Bloggers of America, chill.
Reports of a Federal Election Commission plot to "crack down" on blogging and e-mail are wildly exaggerated.
First of all, we're not the speech police. We don't tell private citizens what they can or cannot say, on the Internet or anywhere else. The FEC regulates campaign finance. There's got to be some money involved, or it's out of our jurisdiction.
Second, let's get the facts straight. Congress, in the Bipartisan Campaign Reform Act, limited how one can pay for communications that are coordinated with political campaigns, including any form of "general public political advertising."
The commission issued a regulation defining those communications to exempt anything transmitted over the Internet. A judge struck down that regulation as inconsistent with the law. So now we're under a judicial mandate to consider whether anything short of a blanket exemption that will do.
For example, can paid advertisements on the Web, when coordinated with a particular campaign, be considered an in-kind contribution to that campaign? Context is important, and the context here has everything to do with paid advertising, and nothing to do with individuals blogging and sending e-mails.
Third, anyone who says they know what this proposed regulation will address must be clairvoyant, because the commissioners have yet to consider even a draft of the document that will set out the scope of any such rule.
By law, we need to decide on the scope by a public vote, and the rulemaking cannot proceed without the votes of a majority of the six commissioners. At that point, we'll not only publicize what we're contemplating, we'll invite and consider public comment before we make any final decisions. That scope document (called a notice of proposed rulemaking) will be considered later this month. Until that happens, concerns about crackdowns are premature, at best.
I can't speak for my colleagues, but I'm not aware of anyone here who views this rulemaking as a vehicle for shutting down the right of any individual to use their electronic soapbox to voice their political views.

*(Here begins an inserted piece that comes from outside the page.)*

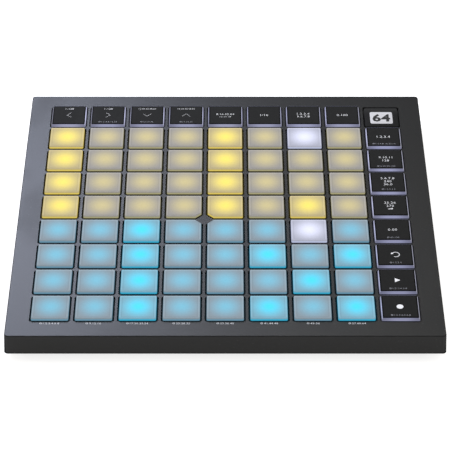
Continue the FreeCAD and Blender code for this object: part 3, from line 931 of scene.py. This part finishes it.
class PADCONTROLLER_OT_stage(bpy.types.Operator):
    """Puts the controller on a pale floor, in soft light, before the camera"""

    bl_idname = "pad_controller.stage"
    bl_label = "Stage"

    ceiling = 0.05
    overhead = 0.25
    fill = 0.52
    fill_tone = (1.0, 0.975, 0.93)
    floor_reach = 6.0
    floor_depth = 0.01
    floor_lift = 0.76
    # The soft lights: name, width and height, place, radiance and tone. Two stand behind the
    # controller for its deck to mirror, and a low one before it lights the upright faces.
    lights = (
        ("back_light", (0.353, 0.29), (-0.273, 0.82, 0.66), 21.6, (0.72, 0.775, 0.965)),
        ("middle_light", (0.416, 0.20), (0.064, 0.82, 0.856), 4.95, (1.0, 0.98, 0.88)),
        ("front_light", (1.8, 0.5), (0.0, -1.25, 0.30), 0.5, (1.0, 0.97, 0.92)),
    )
    camera_place = (0.0, -1.1242, 0.8182)
    camera_dip = math.radians(35.845)
    focal_length = 188.65
    sensor_width = 36.0
    shift = (-0.0005, -0.0001)

    def execute(self, context):
        scene = context.scene
        scene.view_settings.view_transform = "Standard"
        self.make_floor()
        self.make_world(scene)
        for light in self.lights:
            self.softbox(scene, *light)
        self.make_camera(scene)
        return {"FINISHED"}

    def make_floor(self):
        """A pale floor that keeps the shadow and stays white before the camera."""
        reach = self.floor_reach
        corners = ((-reach, -reach), (reach, -reach), (reach, reach), (-reach, reach))
        floor = new_piece("floor", *plate(corners, -self.floor_depth, 0.0), smooth=False)
        material, n, shader = new_material("floor_paper", specular=0.0, roughness=1.0)
        fibre = n.noise(n.place(), 60.0, 2.0)
        tone = n.ramp(fibre, 0.3, 0.7, 0.915, 0.925)
        n.feed(shader["Base Color"], n.join(tone, tone, tone))
        n.feed(shader["Emission Color"], WHITE)
        n.feed(shader["Emission Strength"], n.times(n.looked_at(), self.floor_lift))
        paint(floor, material)

    def make_world(self, scene):
        """A studio: a white backdrop that darkens to a plain ceiling where it is seen or
        mirrored, and an even fill elsewhere."""
        world = bpy.data.worlds.new("studio")
        world.use_nodes = True
        n = Nodes(world.node_tree)
        seen = n.looked_at()
        height = n.split(n.add("TexCoord").outputs["Generated"])[2]
        low = n.ramp(height, 0.10, 0.40, 1.0, self.ceiling)
        shown = n.plus(low, n.ramp(height, 0.52, 0.80, 0.0, self.overhead))
        strength = n.add("MapRange", {"Value": seen, "To Min": self.fill, "To Max": shown})
        background = world.node_tree.nodes["Background"].inputs
        n.feed(background["Color"], n.mix(seen, self.fill_tone, WHITE))
        n.feed(background["Strength"], strength.outputs["Result"])
        scene.world = world

    def softbox(self, scene, name, size, place, radiance, tone):
        """A soft light of an even radiance, turned towards the controller."""
        light = bpy.data.lights.new(name, "AREA")
        light.shape = "RECTANGLE"
        light.size, light.size_y = size
        light.energy = radiance * math.pi * size[0] * size[1]
        light.color = tone
        lamp = bpy.data.objects.new(name, light)
        lamp.location = place
        lamp.rotation_euler = (Vector() - lamp.location).to_track_quat("-Z", "Y").to_euler()
        lamp.visible_camera = False
        scene.collection.objects.link(lamp)

    def make_camera(self, scene):
        """The camera, over the front edge and looking down at the deck."""
        lens = bpy.data.cameras.new("camera")
        lens.sensor_width = self.sensor_width
        lens.lens = self.focal_length
        lens.clip_start = 0.05
        lens.shift_x, lens.shift_y = self.shift
        camera = bpy.data.objects.new("camera", lens)
        camera.location = self.camera_place
        camera.rotation_euler = Euler((math.pi / 2 - self.camera_dip, 0.0, 0.0))
        scene.collection.objects.link(camera)
        scene.camera = camera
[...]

For people who worry about the influence of money on politics, the Internet can only be seen as a force for good, for the simple reason that it's generally a very cheap form of communication. As the Internet becomes an increasingly effective political tool, a candidate may not need to raise large sums of cash to run television ads, if she can get her message out cheaply and efficiently over the Internet.
It would be ironic indeed if, in the name of campaign finance reform, we were to try to squelch inexpensive online grassroots political rabble-rousing. Fortunately, I'm not aware of any intent to do so. Suggestions to the contrary are simply partisan scaremongering tactics by those attempting to foment false hysteria in the Internet community. Don't fall for it.
Ellen Weintraub is a Democratic commissioner on the Federal Election Commission. This article sets forth her personal views and does not attempt to represent the views of any other member of the FEC.